HERALD readers have been asked to help with a search into family history.
Wil Gowans, who lives on the Isle of Wight, is trying to find out more about the well-known Woodman family from Morpeth and whether he may be related.
William Woodman, born in 1806, was a respected solicitor, historian and campaigner against slavery and his son Benjamin was the second of the clan to serve as Morpeth Town Clerk.
However, not so much is known about another son, William Benjamin Woodman, who was born in 1837.
He went to college in Percy Street, Newcastle, and married in the city in 1855, before setting off for America where he had children, served in the Union army in the Civil War and died in the 1890s.
His daughter returned to live with the Woodmans at the age of 10, staying with an uncle until she married.
But Mr Gowans is particularly interested in finding out more details about William Benjamin’s wife, Mary Gowans.

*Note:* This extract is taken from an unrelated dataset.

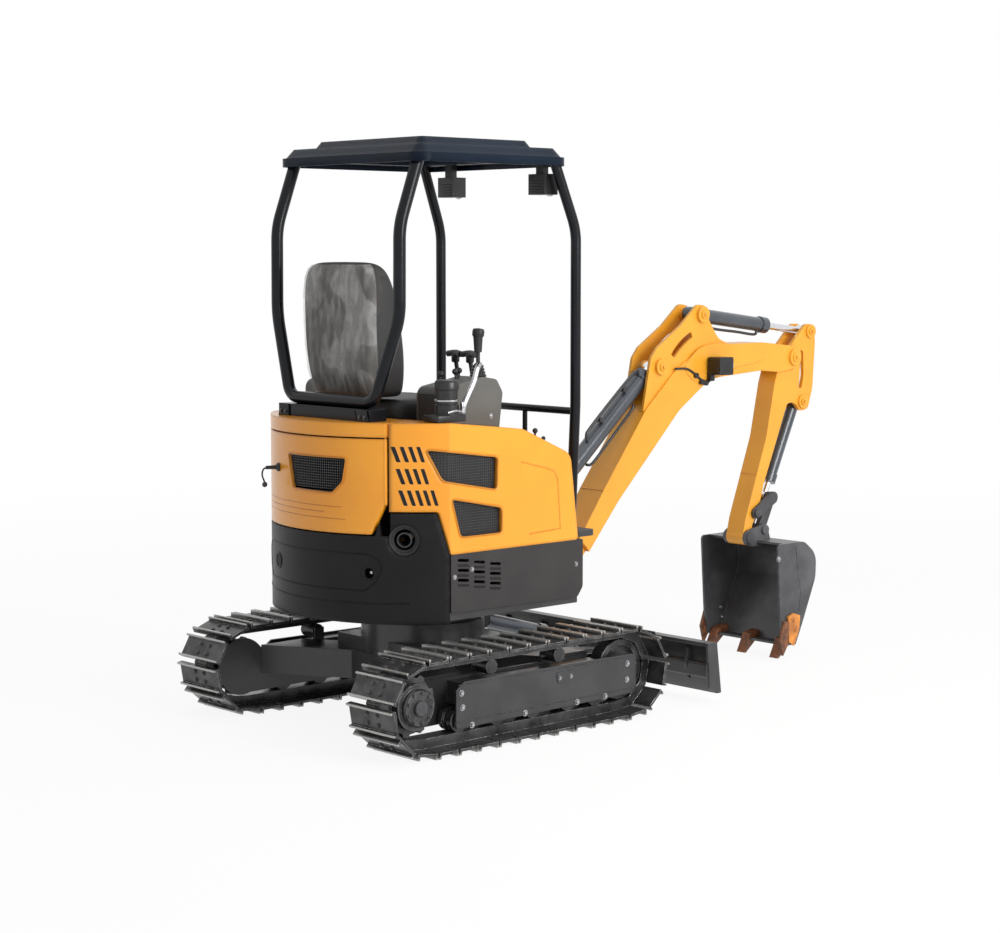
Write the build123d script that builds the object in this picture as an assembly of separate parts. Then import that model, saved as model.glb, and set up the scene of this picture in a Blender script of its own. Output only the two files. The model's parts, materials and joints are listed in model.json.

At their wedding, the couple claimed to be of full age, which was certainly untrue in the groom’s case.
There were no family witnesses and the groom stated his father’s occupation merely as solicitor.
Mary claimed to be the daughter of a labourer named George.
Mr Gowans is trying to find out if she was a daughter of Morpeth cartman George Gowans/Gowens, whose youngest son James, born in 1841, is mentioned in 1881 council records for complaining about the smell and mess of pigs and slaughtering behind Newgate Street. James’ son Edward was his grandfather.